**STATED GOAL**
Give back, unchanged, the line with "The build123d and", the line with "bpy.data.objects.remove(holder)", and every line between them, and no other line.

Part of a data file
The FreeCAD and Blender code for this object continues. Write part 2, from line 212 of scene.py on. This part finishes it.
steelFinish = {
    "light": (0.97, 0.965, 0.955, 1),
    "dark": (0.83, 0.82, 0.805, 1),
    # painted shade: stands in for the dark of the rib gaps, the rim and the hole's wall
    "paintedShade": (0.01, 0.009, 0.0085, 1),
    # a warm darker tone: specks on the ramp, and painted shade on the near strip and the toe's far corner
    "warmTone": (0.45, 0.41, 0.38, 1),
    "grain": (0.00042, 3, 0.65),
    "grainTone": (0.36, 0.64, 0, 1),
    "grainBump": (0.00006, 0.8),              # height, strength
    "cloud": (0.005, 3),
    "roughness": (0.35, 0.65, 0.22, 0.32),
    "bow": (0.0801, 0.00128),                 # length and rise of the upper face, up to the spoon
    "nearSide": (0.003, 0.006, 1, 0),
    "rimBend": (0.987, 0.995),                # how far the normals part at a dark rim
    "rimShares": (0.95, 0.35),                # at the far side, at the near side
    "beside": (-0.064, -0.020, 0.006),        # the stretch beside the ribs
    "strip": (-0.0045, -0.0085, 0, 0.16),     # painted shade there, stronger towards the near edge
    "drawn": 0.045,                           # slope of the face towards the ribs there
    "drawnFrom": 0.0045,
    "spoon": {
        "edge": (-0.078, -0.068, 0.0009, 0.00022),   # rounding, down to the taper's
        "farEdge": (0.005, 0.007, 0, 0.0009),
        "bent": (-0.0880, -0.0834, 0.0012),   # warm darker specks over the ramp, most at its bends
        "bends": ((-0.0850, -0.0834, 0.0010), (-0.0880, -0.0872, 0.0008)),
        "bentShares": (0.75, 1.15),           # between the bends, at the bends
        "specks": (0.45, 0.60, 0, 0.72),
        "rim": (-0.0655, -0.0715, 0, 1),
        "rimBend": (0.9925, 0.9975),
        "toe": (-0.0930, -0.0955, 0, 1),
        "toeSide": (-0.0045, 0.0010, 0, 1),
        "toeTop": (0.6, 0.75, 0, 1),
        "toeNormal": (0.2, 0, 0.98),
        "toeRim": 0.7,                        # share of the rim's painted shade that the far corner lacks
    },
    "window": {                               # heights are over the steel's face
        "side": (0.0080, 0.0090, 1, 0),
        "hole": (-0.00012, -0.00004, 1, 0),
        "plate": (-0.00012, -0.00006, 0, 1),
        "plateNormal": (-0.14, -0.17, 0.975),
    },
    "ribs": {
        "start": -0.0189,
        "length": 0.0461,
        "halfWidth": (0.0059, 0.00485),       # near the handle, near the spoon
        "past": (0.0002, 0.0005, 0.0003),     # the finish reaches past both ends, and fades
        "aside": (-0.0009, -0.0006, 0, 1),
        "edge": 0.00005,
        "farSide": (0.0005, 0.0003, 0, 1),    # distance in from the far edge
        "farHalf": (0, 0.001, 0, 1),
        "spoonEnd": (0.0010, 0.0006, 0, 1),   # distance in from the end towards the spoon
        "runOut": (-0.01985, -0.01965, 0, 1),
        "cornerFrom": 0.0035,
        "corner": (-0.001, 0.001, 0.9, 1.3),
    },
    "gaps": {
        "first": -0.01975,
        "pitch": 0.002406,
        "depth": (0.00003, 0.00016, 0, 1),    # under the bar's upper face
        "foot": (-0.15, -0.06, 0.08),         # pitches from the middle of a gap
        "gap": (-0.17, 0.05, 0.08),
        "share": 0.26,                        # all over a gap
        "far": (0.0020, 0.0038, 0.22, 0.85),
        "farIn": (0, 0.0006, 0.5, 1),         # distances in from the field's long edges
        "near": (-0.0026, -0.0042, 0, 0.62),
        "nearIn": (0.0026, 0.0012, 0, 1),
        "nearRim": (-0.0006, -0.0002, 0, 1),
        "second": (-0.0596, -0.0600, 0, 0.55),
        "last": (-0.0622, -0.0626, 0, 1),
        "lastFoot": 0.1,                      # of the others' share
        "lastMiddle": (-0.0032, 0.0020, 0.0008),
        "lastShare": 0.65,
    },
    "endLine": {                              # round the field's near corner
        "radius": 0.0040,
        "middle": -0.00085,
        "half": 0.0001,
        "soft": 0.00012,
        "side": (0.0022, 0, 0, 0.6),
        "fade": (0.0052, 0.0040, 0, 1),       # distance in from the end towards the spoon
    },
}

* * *

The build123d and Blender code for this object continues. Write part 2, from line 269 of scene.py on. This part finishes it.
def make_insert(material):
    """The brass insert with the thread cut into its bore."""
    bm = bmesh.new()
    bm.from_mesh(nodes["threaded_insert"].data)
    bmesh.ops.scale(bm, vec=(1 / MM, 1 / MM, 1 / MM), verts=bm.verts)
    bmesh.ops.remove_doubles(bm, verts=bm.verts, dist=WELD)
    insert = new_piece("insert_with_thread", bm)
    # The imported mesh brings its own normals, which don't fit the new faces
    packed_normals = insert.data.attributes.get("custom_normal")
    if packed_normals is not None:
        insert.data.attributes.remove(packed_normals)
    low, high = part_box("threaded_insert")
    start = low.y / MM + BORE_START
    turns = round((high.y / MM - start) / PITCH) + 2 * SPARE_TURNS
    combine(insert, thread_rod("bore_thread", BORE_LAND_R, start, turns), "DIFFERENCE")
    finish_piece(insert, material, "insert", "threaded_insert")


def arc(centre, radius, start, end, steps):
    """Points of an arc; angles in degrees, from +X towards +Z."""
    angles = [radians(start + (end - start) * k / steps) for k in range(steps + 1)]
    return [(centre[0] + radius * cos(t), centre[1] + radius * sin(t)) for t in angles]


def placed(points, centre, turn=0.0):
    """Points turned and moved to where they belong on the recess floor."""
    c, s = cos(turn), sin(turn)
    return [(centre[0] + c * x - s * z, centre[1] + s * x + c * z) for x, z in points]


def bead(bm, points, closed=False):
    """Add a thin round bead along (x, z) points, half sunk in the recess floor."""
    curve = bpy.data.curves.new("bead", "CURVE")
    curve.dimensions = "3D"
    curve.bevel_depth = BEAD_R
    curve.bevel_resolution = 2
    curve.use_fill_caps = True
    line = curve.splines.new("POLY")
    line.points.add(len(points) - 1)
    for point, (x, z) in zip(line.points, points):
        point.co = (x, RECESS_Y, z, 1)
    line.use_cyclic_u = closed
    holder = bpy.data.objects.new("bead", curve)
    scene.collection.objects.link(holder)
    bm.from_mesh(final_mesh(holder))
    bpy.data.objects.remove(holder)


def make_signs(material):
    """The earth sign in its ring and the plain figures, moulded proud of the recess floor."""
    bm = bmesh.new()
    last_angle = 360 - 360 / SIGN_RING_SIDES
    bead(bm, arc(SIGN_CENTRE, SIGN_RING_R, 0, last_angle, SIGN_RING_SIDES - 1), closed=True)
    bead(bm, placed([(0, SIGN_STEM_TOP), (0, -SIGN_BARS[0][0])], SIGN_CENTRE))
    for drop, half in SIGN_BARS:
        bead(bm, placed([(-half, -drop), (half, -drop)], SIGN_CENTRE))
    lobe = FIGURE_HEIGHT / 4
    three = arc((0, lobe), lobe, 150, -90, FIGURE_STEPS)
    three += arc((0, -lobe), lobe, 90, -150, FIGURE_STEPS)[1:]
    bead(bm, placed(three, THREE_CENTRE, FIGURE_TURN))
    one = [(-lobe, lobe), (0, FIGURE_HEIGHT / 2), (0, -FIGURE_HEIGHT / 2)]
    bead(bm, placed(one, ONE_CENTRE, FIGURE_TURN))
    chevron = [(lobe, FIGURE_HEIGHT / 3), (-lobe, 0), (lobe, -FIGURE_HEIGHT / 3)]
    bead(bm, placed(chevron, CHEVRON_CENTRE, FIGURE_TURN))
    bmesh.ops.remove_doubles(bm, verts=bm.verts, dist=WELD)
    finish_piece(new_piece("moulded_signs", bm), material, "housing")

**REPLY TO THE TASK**
The build123d and Blender code for this object continues. Write part 2, from line 269 of scene.py on. This part finishes it.
def make_insert(material):
    """The brass insert with the thread cut into its bore."""
    bm = bmesh.new()
    bm.from_mesh(nodes["threaded_insert"].data)
    bmesh.ops.scale(bm, vec=(1 / MM, 1 / MM, 1 / MM), verts=bm.verts)
    bmesh.ops.remove_doubles(bm, verts=bm.verts, dist=WELD)
    insert = new_piece("insert_with_thread", bm)
    # The imported mesh brings its own normals, which don't fit the new faces
    packed_normals = insert.data.attributes.get("custom_normal")
    if packed_normals is not None:
        insert.data.attributes.remove(packed_normals)
    low, high = part_box("threaded_insert")
    start = low.y / MM + BORE_START
    turns = round((high.y / MM - start) / PITCH) + 2 * SPARE_TURNS
    combine(insert, thread_rod("bore_thread", BORE_LAND_R, start, turns), "DIFFERENCE")
    finish_piece(insert, material, "insert", "threaded_insert")


def arc(centre, radius, start, end, steps):
    """Points of an arc; angles in degrees, from +X towards +Z."""
    angles = [radians(start + (end - start) * k / steps) for k in range(steps + 1)]
    return [(centre[0] + radius * cos(t), centre[1] + radius * sin(t)) for t in angles]


def placed(points, centre, turn=0.0):
    """Points turned and moved to where they belong on the recess floor."""
    c, s = cos(turn), sin(turn)
    return [(centre[0] + c * x - s * z, centre[1] + s * x + c * z) for x, z in points]


def bead(bm, points, closed=False):
    """Add a thin round bead along (x, z) points, half sunk in the recess floor."""
    curve = bpy.data.curves.new("bead", "CURVE")
    curve.dimensions = "3D"
    curve.bevel_depth = BEAD_R
    curve.bevel_resolution = 2
    curve.use_fill_caps = True
    line = curve.splines.new("POLY")
    line.points.add(len(points) - 1)
    for point, (x, z) in zip(line.points, points):
        point.co = (x, RECESS_Y, z, 1)
    line.use_cyclic_u = closed
    holder = bpy.data.objects.new("bead", curve)
    scene.collection.objects.link(holder)
    bm.from_mesh(final_mesh(holder))
    bpy.data.objects.remove(holder)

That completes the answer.